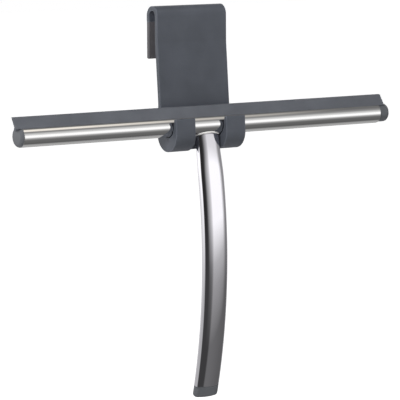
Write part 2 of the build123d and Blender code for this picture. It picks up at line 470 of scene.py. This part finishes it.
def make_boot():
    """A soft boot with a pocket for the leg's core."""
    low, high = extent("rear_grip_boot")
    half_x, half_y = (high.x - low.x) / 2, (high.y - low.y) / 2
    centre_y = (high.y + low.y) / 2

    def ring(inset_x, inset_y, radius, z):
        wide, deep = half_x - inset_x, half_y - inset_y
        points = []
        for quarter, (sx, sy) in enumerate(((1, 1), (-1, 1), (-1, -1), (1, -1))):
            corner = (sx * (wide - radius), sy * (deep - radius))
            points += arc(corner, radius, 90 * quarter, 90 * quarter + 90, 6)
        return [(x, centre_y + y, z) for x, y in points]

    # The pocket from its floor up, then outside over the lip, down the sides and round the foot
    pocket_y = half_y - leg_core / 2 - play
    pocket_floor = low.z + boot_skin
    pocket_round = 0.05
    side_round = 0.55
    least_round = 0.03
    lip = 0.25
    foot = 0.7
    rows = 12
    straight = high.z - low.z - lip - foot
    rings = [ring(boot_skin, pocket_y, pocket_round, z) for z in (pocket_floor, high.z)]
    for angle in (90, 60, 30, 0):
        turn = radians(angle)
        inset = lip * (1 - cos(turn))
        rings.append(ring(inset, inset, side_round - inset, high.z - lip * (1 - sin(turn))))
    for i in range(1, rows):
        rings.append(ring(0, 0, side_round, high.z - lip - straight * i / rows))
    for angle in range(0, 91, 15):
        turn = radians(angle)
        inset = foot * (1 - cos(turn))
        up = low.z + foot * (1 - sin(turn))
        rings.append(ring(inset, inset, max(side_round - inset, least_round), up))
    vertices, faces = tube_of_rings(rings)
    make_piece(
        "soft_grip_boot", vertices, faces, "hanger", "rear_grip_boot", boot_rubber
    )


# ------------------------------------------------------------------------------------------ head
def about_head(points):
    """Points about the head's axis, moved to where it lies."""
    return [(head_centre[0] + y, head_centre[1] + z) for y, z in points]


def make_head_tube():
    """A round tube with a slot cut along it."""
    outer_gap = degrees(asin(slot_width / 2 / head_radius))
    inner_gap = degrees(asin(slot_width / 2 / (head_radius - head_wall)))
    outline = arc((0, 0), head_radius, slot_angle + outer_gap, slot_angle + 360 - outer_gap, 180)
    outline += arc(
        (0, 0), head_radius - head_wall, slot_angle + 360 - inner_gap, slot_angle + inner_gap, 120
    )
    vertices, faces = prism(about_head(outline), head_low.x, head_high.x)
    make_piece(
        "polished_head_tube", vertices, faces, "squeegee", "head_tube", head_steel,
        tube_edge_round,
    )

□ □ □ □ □

■ **SET PROBLEM**:
Return a word-for-word copy of the lines from the beginning of the listing to the line holding "return [(x, centre_y", both kept.

■ **THE REPLY**:
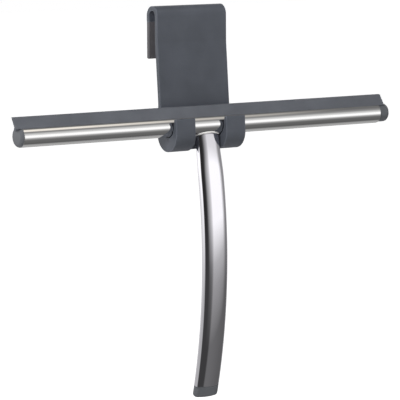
Write part 2 of the build123d and Blender code for this picture. It picks up at line 470 of scene.py. This part finishes it.
def make_boot():
    """A soft boot with a pocket for the leg's core."""
    low, high = extent("rear_grip_boot")
    half_x, half_y = (high.x - low.x) / 2, (high.y - low.y) / 2
    centre_y = (high.y + low.y) / 2

    def ring(inset_x, inset_y, radius, z):
        wide, deep = half_x - inset_x, half_y - inset_y
        points = []
        for quarter, (sx, sy) in enumerate(((1, 1), (-1, 1), (-1, -1), (1, -1))):
            corner = (sx * (wide - radius), sy * (deep - radius))
            points += arc(corner, radius, 90 * quarter, 90 * quarter + 90, 6)
        return [(x, centre_y + y, z) for x, y in points]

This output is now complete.